Retrieving too fast. A slow, irregular retrieve – occasional pauses, a drop and twitch, a change of direction – consistently outperforms a steady medium-speed wind. The pause is when most takes happen. If you are not pausing, you are not giving the fish a chance to commit.
Fishing the open water. The fish are not in the open water. They are at the edge of it, next to something. Every cast should be aimed to land as close to structure as you can manage. The bank-hugging chub under an overhanging tree, the perch sitting next to a bridge pillar, the pike in the shadow of the moored narrowboat – these are what you are trying to reach, not the middle of the lake.
When to Fish
The most productive lure fishing in the UK is in autumn – September to November. Fish are active, water temperatures are dropping into the range that triggers aggressive feeding, and the prey fish that predators chase are grouped up near features after summer. October specifically is the month most lure anglers would choose if they could only pick one.

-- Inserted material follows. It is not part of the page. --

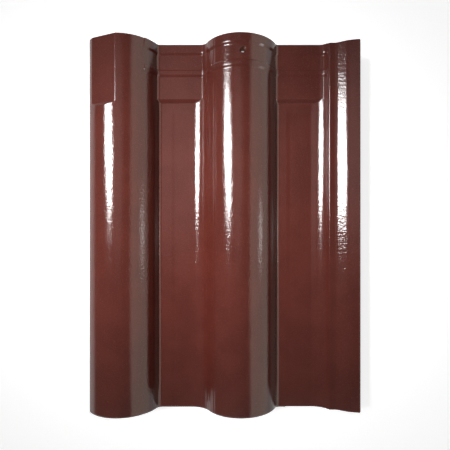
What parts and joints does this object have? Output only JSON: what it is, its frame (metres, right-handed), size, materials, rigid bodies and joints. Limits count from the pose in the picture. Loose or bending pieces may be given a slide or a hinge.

Early morning and late evening are the most productive times in summer. Through autumn and into winter, the productive window extends and midday sessions can produce fish. In winter below about 8°C, slow down everything and consider whether a static bait might produce more than a lure.
Next Steps
Once you are catching perch and chub on spinners and jig heads:
- Learn the drop shot rig properly – it is a significant step up in effectiveness for perch specifically, and the drop shot guide covers it in full
- Read the perch species profile to understand seasonal behaviour and location
- Consider targeting pike in winter – a separate rod, heavier lures, and wire trace open up a different species and a productive season when perch fishing slows
The most important next step is not buying more gear. It is fishing more water, on more different days, until the habit of reading a swim – seeing structure, understanding what depth the fish are likely at, choosing the right retrieve for the conditions – becomes second nature.